I’d ask you to identify yourself as Daniel T. Bane, but my name is Daniel P. Bain, which would sound the same on the air – my readers would still be confused (and my column is already confusing enough). Perhaps to clarify matters, you could change your script? You could say, “This is Dan Bane, the chairman and CEO of Trader Joe’s – NOT the hilarious, beloved, and devastatingly handsome local writer, whose book you should buy.” I’d be okay with that.
Or maybe we could find a way to make this mutually beneficial. Whenever someone asks if that’s me on the radio, I’ll tell them yes, and that if they’re a true fan, they’ll start shopping at Trader Joe’s.

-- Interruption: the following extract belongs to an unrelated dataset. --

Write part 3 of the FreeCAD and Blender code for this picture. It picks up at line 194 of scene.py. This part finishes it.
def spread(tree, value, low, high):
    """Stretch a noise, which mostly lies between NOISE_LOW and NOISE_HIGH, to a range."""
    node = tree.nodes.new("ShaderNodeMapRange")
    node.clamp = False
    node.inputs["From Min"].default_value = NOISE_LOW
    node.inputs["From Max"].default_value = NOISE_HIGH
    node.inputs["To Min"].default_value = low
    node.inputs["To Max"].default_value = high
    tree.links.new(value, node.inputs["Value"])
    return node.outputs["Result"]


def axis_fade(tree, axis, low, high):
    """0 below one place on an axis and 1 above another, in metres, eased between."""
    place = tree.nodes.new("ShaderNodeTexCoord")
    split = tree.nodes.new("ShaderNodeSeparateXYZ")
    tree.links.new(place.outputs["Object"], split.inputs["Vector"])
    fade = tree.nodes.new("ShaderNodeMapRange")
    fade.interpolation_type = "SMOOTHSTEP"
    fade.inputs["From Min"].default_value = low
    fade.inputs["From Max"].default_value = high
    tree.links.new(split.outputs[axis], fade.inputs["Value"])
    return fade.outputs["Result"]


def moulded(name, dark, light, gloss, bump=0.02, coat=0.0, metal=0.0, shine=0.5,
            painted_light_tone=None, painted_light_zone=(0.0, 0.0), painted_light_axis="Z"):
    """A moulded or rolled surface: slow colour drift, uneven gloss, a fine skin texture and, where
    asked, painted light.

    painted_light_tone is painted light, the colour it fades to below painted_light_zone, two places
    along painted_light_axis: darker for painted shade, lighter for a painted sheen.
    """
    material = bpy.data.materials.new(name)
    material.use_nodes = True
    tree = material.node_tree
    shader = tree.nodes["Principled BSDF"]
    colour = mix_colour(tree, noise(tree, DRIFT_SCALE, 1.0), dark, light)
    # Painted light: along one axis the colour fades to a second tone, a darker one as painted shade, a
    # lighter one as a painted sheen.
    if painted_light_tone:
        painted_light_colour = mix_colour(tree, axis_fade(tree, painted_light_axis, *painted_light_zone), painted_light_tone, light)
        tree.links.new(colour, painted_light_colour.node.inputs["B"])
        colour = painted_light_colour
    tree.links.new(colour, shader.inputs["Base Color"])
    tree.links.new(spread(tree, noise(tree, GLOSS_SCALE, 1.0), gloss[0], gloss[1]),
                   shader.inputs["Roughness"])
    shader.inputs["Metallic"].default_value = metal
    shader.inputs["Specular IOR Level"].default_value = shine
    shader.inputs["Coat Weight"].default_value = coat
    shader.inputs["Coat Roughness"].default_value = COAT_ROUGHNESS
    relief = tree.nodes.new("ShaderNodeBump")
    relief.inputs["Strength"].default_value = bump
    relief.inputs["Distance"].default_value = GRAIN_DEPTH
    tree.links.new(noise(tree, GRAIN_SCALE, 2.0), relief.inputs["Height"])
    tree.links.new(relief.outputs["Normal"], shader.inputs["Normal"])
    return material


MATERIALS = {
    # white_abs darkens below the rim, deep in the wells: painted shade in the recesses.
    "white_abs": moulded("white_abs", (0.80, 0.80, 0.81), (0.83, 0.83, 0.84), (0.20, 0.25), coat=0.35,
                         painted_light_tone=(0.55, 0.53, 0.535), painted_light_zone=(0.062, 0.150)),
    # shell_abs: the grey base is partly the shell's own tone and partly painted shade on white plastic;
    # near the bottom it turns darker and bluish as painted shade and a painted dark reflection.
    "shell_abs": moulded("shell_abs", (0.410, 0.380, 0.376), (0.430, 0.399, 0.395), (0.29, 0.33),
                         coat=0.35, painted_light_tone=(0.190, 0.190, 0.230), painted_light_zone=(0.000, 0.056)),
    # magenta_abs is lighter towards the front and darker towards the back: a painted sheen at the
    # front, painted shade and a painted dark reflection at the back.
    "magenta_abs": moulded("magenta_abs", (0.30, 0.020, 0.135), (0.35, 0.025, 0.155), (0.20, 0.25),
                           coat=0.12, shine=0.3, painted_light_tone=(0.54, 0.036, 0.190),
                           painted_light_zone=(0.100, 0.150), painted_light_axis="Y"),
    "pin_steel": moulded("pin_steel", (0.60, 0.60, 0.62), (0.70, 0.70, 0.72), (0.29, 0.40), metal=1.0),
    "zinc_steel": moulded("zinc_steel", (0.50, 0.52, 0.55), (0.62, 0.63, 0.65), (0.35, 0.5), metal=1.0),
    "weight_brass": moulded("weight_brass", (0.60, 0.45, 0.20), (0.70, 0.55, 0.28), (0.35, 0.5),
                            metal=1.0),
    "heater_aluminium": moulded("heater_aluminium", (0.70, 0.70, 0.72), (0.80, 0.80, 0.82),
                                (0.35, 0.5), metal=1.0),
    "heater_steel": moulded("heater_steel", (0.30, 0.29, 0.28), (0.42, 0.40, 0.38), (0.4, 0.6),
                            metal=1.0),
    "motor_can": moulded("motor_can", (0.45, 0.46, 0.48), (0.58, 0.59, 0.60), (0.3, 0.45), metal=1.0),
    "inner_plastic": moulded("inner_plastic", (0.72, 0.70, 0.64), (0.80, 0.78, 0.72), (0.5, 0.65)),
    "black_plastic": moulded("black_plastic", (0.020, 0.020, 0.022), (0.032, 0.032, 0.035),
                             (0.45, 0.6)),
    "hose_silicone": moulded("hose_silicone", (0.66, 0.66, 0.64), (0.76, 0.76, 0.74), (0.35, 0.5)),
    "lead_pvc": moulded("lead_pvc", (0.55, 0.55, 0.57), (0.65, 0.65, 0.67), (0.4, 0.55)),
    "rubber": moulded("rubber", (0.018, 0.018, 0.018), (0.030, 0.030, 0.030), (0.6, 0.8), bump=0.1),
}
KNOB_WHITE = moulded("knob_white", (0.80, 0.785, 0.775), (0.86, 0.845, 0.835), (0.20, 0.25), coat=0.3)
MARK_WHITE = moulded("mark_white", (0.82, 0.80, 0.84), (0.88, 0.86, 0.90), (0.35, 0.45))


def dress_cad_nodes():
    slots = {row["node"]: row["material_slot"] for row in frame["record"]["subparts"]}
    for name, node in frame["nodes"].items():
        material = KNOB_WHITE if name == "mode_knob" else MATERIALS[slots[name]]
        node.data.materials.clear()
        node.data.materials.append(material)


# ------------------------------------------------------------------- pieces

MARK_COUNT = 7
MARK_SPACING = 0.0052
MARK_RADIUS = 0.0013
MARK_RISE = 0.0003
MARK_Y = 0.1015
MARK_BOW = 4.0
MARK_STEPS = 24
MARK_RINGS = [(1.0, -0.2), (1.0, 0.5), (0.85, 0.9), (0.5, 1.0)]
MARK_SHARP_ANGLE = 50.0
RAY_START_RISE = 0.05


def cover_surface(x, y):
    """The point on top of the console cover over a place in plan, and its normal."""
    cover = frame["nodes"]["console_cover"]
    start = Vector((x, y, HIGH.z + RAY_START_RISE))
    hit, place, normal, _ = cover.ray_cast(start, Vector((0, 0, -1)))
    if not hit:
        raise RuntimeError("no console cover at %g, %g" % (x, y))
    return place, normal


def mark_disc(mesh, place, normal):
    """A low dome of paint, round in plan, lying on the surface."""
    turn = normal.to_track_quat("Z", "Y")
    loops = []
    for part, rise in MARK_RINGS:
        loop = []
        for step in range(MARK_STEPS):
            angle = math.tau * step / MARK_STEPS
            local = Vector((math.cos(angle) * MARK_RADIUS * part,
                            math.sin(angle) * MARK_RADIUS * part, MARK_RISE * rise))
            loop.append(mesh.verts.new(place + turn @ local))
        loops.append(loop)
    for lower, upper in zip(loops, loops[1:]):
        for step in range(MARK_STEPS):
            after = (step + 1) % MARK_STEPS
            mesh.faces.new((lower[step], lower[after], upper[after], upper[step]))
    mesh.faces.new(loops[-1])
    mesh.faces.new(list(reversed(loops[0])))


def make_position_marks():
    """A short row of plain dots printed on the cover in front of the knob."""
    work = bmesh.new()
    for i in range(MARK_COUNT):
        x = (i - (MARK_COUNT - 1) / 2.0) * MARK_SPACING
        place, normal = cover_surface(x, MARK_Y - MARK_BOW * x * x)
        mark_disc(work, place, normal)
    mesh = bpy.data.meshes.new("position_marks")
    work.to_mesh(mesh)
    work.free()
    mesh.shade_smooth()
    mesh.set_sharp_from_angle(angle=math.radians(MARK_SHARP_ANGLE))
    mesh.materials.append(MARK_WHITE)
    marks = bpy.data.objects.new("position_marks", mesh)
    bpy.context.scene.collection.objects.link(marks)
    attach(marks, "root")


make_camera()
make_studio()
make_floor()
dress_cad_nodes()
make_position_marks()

In return, you could tell people to buy “your” book, A Nay for Effort. Heck, you might even consider stocking it in your stores … if your stores carried books. Maybe you could make this one exception, and put a small book rack in a checkout lane?
Dan, if we pool our talents this way, there’s no telling what we could do. Just imagine if we formed a confederacy of Dan Bains – me, you, the dead hockey player, the Buckeye, the DJ, the professor, and Mary Anne. (I don’t know who Mary Anne is, but every time I say or write the phrase, “the professor,” I have to follow it with “and Mary Anne” in homage to the “Gilligan’s Island” theme song. Every time. And this time makes once.) Anyway, let’s end this three-hour tour….

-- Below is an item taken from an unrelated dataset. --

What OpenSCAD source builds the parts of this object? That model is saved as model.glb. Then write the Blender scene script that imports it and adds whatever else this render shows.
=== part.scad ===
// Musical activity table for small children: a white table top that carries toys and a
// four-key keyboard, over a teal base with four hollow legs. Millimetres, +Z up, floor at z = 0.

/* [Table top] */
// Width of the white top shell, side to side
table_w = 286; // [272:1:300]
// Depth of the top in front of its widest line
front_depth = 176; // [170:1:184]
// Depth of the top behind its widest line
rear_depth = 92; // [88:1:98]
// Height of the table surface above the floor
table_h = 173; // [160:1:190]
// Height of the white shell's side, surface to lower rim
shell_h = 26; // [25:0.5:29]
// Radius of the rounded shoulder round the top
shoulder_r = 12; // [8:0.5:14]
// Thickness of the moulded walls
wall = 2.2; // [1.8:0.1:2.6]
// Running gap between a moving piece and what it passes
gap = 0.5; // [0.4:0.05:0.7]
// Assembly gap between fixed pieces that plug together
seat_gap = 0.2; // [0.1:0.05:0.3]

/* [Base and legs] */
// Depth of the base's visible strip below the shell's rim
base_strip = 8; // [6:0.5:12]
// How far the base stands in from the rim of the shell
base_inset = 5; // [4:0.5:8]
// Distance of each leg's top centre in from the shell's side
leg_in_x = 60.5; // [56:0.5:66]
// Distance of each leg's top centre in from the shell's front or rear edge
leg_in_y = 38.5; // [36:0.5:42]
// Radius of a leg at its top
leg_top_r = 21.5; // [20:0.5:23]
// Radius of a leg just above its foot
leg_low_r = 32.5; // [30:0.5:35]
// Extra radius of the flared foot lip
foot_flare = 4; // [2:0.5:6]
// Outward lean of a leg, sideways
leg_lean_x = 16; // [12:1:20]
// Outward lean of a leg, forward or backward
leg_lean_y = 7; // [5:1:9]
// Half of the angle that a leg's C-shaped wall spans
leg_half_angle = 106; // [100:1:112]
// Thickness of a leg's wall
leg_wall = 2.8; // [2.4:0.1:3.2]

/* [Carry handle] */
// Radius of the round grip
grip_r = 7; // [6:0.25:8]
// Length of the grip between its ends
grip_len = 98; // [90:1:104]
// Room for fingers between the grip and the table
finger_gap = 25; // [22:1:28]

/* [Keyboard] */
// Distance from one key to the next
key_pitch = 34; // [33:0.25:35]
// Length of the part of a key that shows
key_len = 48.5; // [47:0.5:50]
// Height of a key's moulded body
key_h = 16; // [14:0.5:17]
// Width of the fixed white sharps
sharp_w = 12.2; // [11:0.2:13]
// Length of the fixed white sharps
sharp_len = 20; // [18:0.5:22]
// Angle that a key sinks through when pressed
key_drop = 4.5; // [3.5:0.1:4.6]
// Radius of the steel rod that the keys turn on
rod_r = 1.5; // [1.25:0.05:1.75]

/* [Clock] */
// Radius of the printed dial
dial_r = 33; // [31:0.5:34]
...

Try to imagine, Dan – with that much strength behind the Dan Bain brand, we could even become President! Honestly, nobody seems to like any of the real candidates, anyway – come November, we’re all stuck between Barack and a hard place. Why not write in “Dan Bain” as our next president, instead? If we win, we’ll govern as a group – obviously, the rest of the world can’t tell us Dan Bains apart, so we can switch places whenever a situation calls for one of the other Dans’ talents. Need business savvy? Dan Bane! Speechwriter? Me! Foreign relations? The dead Canadian!
Dan, if you’re still reading this, just think about it. If not, just think about stocking my book. If not, just think about changing your script. If not, could you at least buy one of my books? Because nobody else has.